Ludwig Ferdinand SCHNORR VON CAROLSFELD

(Königsberg 1788 - Vienna 1853)

Study of an Arm and Hands Holding a Dish

Sold
Black and red chalk on pale blue paper.
A partial study of the head of a woman after an antique drawn in black chalk on the verso. 
213 x 310 mm. (8 3/8 x 12 1/4 in.)
 
This drawing is a preliminary study for the arm and hands of the young boy bringing a plate of fish to Jesus, at the centre of the monumental mural of The Feeding of the Five Thousand painted by Ludwig Schnorr von Carolsfeld in 1839 for the refectory of the Armenian Catholic Mekhitarist Monastery in Vienna. Painted on canvas and, at six metres in width, spanning the entire end wall of the refectory, the painting is one of the most significant Nazarene works of the 19th century in Austria. 



On the 8th of August, 1839, Ludwig wrote to his brother Julius: ‘Yesterday I completed my large painting The Feeding of the Five Thousand, which I worked on for almost a year, especially recently with great effort. The picture is about 20 feet long and over 15 feet high. Although it is an oil painting, I made it right in the designated place in the refectory of the spiritual Congregation of the Armenian Mekhitharists. Although I was only paid very little for the work, I was very pleased to be able to do something of this scale again, for it is probably the only work in Vienna of such size.’ In November 1839, the Emperor Ferdinand I and his wife, Maria Anna of Savoy, together with the Empress Mother and Archduchess Sophie, visited the monastery to see the new painting.



A large compositional study for the painting of The Feeding of the Five Thousand was sold in the Ludwig Schnorr von Carolsfeld estate sale in Vienna in 1911. A stylistically similar sheet of four studies of hands, drawn in black, red and white chalk on blue paper, was formerly in the collection of Julius Held and was sold at auction in New York in 2009.

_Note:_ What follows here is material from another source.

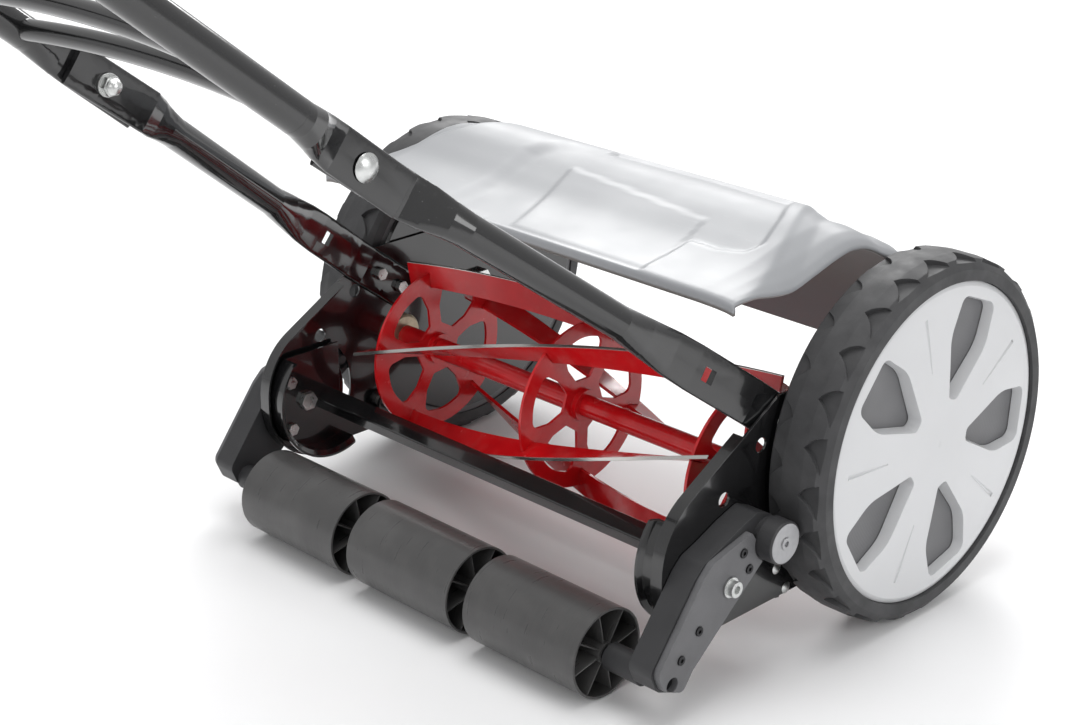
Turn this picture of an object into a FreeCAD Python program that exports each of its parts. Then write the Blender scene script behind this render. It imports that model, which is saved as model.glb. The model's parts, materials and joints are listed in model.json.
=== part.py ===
import FreeCAD, Part
import math
import os

from FreeCAD import Vector

# Reel mower.  Lengths are in millimetres.  +X is the mower's right side, +Y is forwards and +Z is up.
# Everything is laid out from the middle of the wheel axle line, with the ground at Z = 0, and is moved
# along Y when it is written, so that the origin is on the ground under the middle of the whole mower.

# ---------------------------------------------------------------- driving dimensions
WHEEL_RADIUS = 150.0            # outside of the tread, and the height of the wheel axles
WHEEL_INNER_X = 236.0           # side of the tyre next to the side plate
WHEEL_OUTER_X = 290.0           # outer sidewall of the tyre
RIM_RADIUS = 132.0              # seat of the tyre on the rim
SIDEWALL_RADIUS = 141.0         # where the flat sidewall turns into the tread
LUG_COUNT = 25                  # tread notches around each shoulder
LUG_DEPTH = 4.6
COVER_RADIUS = 131.6
COVER_EDGE_X = 288.0
COVER_DOME = 3.0                # how far the middle of the wheel cover stands out past its edge
COVER_WALL = 2.5
OPENING_COUNT = 5
OPENING_PHASE = 68.0            # degrees from +Y towards +Z
HUB_RADIUS = 20.0
AXLE_RADIUS = 8.0

GEAR_MODULE = 3.0
RING_TEETH = 80
PINION_TEETH = 12
GEAR_INNER_X = 240.0
GEAR_WIDTH = 13.0
RUNNING_CLEARANCE = 0.05        # radial clearance of every shaft in its bore

REEL_Y = -99.0
REEL_Z = 125.4
SHAFT_RADIUS = 9.5
JOURNAL_RADIUS = 6.0
SPIDER_X = 180.0
SPIDER_RADIUS = 73.75
SPIDER_RIM = 13.0
SPIDER_THICKNESS = 2.5
BLADE_COUNT = 5
BLADE_OUTER = 82.0
BLADE_INNER = 60.0
BLADE_THICKNESS = 3.0
BLADE_HALF_LENGTH = 200.0
BLADE_TWIST = -0.234            # degrees per millimetre along +X
BLADE_PHASE = 126.0             # degrees from +Y towards +Z, at the middle of the reel

PLATE_OUTER_X = 234.0
PLATE_THICKNESS = 2.0
PLATE_FLANGE = 11.0             # width of the inward flange, measured from the outer face
BRACKET_X = 228.0               # outer face of the inner bracket that carries the tie bar
REAR_ROUND_Y = -199.0
REAR_ROUND_Z = 101.0
REAR_ROUND_RADIUS = 58.5

ROLLER_Y = -275.0
ROLLER_Z = 36.6
ROLLER_RADIUS = 36.3
ROLLER_LENGTH = 118.4
ROLLER_GAP = 19.3
ROLLER_AXLE_RADIUS = 6.0

PIVOT_Y = -213.9
PIVOT_Z = 94.2
KNOB_REACH = 51.6               # from the arm's pivot to the knob
KNOB_ANGLE = 28.0               # degrees from +Y towards +Z, at the height the mower is set to
KNOB_RADIUS = 17.3
KNOB_FACE_X = 277.0
SPRING_START_X = 239.0          # collar on the knob's stem
SPRING_END_X = 252.0            # bottom of the counterbore in the arm
ARM_INNER_X = 234.6
ARM_OUTER_X = 258.6
ARM_COVER_X = 262.0
HEIGHT_STEP = 21.7              # degrees of swing between two cutting heights
STEPS_DOWN = 1                  # heights that lower the roller from here
STEPS_UP = 2                    # heights that lift the roller from here
SOCKET_RADIUS = 6.2             # open socket in the end of each roller arm
SOCKET_DEPTH = 14.0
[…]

The present sheet bears the collector’s mark of the German art historian Franz Winzinger (1910-1983). 

 
The German Romantic painter and printmaker Ludwig Ferdinand Schnorr von Carolsfeld was born into to an accomplished family of artists. His father and first teacher, Veit Hans Friedrich Schnorr von Carolsfeld, was a professor and director of the Academy in Leipzig, while his younger brother was the Nazarene painter Julius Schnorr von Carolsfeld. At the age of sixteen, Ludwig moved to Vienna and began his studies at the Akademie der bildenden Künste under Friedrich Heinrich Füger. It was at the Vienna Academy that Schnorr became associated with his fellow student Johann Friedrich Overbeck, who was searching for a style beyond the institution’s strict classicism. Overbeck became a founder of the Nazarene movement, and was eventually expelled from the Academy. Schnorr, however, remained enrolled in the Academy and worked in Vienna for the rest of his career, unlike his brother Julius, who followed Overbeck to Rome in 1815. Ludwig’s first and most influential patron was Duke Albert of Saxe-Teschen, one of the greatest collectors of prints and drawings and the founder of the Albertina Museum. He also earned the support of Archduke Johann of Austria, for whose country home of Brandhof he painted several works. In 1821 Schnorr converted to Roman Catholicism, under the influence of the poet Friedrich Schlegel, and at the same time took on the young Moritz von Schwind as a pupil. The patronage of the Archduke Johann ultimately led to Schnorr’s acceptance into the Vienna Akademie in 1835, as well as his appointment in 1843 as the curator of the Imperial Gallery of the Belvedere Palace in Vienna, which today holds a large collection of the artist’s works.

Provenance

The estate of the artist, with the Nachlass Schnorr von Carolsfeld stamp (not in Lugt) on the verso
The Schnorr von Carolsfeld estate sale, Vienna, Dorotheum, 18 May 1911, probably as part of lots 113-122 (various studies of draperies, arms and hands, all in red and black chalk)
Franz Winzinger, Oettingen (Lugt 2600a and with the Sammlung Winzinger collection stamp [not in Lugt] on the verso).